▶ _Exercise brief_:
Gather the lines below that include the string "joints", copying each in full.

▶ _Material_:
# # # # #
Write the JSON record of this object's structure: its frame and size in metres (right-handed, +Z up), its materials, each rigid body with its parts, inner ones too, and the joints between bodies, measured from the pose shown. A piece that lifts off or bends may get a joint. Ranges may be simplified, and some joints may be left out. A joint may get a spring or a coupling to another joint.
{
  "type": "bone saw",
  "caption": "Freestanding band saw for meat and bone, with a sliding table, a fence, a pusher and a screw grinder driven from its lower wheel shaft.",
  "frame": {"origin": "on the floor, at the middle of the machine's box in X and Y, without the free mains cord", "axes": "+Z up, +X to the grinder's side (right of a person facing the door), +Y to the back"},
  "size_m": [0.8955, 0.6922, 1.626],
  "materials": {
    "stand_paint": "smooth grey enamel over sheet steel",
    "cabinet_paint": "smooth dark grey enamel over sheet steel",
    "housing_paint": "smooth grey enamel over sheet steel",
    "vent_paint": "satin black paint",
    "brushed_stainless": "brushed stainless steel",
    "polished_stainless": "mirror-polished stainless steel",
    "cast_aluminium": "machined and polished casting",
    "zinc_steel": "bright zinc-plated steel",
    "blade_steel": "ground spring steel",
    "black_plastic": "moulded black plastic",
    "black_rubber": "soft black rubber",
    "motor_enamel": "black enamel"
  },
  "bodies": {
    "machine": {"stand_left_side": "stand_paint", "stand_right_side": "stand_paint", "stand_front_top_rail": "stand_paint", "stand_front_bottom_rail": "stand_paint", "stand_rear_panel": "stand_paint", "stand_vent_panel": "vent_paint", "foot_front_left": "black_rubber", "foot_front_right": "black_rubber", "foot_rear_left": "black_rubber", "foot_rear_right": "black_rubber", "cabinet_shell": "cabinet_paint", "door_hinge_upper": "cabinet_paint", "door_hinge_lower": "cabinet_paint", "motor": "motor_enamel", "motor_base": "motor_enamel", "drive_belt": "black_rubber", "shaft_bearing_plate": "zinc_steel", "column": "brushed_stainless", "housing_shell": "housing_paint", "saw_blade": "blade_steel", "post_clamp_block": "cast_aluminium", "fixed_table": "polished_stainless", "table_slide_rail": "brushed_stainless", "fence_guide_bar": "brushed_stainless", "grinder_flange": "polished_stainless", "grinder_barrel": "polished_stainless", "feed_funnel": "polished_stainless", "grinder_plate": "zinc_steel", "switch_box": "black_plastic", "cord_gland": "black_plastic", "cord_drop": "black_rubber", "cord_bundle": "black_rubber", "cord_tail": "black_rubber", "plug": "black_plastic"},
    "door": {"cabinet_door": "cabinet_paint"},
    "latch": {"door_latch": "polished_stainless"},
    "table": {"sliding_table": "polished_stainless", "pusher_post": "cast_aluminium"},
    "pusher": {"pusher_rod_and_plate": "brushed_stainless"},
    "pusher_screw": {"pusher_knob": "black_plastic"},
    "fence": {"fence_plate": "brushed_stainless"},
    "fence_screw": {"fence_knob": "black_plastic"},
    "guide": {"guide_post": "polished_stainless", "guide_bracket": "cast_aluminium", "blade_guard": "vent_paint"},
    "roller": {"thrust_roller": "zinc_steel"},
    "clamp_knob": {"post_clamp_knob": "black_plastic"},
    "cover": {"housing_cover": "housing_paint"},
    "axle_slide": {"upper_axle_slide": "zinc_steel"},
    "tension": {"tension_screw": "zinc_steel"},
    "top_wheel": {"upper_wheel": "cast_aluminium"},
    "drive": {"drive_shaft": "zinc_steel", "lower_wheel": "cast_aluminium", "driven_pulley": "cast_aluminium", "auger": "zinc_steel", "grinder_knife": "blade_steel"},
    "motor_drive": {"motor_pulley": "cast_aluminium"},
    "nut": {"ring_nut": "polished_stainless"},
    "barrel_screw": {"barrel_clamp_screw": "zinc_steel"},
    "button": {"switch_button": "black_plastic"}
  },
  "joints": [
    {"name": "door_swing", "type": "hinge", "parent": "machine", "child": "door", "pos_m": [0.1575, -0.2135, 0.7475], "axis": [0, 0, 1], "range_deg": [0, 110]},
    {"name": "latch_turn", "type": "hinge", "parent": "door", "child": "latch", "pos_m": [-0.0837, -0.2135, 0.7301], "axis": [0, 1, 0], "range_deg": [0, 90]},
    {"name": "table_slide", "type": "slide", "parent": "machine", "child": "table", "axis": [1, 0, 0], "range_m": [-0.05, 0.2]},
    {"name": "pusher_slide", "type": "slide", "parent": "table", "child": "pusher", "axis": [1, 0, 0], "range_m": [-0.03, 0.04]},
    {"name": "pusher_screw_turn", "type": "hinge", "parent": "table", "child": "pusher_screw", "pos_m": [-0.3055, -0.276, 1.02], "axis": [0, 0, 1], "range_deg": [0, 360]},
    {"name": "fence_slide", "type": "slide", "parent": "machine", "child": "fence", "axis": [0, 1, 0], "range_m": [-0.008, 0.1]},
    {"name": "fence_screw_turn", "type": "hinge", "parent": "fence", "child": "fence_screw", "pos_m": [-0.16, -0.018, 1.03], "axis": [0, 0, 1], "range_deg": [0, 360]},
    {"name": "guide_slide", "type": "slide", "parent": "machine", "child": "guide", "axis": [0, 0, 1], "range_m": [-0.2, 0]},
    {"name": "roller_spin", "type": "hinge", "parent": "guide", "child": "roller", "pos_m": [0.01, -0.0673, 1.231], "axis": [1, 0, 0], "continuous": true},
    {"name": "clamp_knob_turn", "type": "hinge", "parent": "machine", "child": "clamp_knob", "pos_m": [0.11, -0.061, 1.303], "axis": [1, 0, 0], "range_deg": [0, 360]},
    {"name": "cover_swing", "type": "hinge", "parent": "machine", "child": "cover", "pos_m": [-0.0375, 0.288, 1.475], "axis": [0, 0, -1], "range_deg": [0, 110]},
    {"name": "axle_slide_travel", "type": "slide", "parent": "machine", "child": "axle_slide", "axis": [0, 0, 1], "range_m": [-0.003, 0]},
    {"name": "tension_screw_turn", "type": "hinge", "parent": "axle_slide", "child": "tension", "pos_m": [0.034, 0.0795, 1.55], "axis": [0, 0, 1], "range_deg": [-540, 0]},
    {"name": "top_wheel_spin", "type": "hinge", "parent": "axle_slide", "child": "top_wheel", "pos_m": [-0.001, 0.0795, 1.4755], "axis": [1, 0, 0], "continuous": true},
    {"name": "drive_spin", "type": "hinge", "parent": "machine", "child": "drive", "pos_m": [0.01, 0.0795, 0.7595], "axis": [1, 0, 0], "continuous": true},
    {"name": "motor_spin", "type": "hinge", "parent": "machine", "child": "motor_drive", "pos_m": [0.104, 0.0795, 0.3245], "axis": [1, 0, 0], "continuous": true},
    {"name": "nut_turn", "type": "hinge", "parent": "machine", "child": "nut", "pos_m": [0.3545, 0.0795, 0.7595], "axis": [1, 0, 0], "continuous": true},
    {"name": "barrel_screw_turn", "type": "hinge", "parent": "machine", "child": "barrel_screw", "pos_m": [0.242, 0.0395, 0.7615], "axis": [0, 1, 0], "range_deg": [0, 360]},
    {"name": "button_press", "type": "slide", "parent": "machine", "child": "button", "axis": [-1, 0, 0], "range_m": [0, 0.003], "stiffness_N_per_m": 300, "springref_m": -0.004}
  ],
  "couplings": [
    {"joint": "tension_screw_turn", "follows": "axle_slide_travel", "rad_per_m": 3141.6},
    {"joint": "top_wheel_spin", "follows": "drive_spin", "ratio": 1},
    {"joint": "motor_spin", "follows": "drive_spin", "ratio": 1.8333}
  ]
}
# # # # #
▶ _Result of the exercise_:
Write the JSON record of this object's structure: its frame and size in metres (right-handed, +Z up), its materials, each rigid body with its parts, inner ones too, and the joints between bodies, measured from the pose shown. A piece that lifts off or bends may get a joint. Ranges may be simplified, and some joints may be left out. A joint may get a spring or a coupling to another joint.
  "joints": [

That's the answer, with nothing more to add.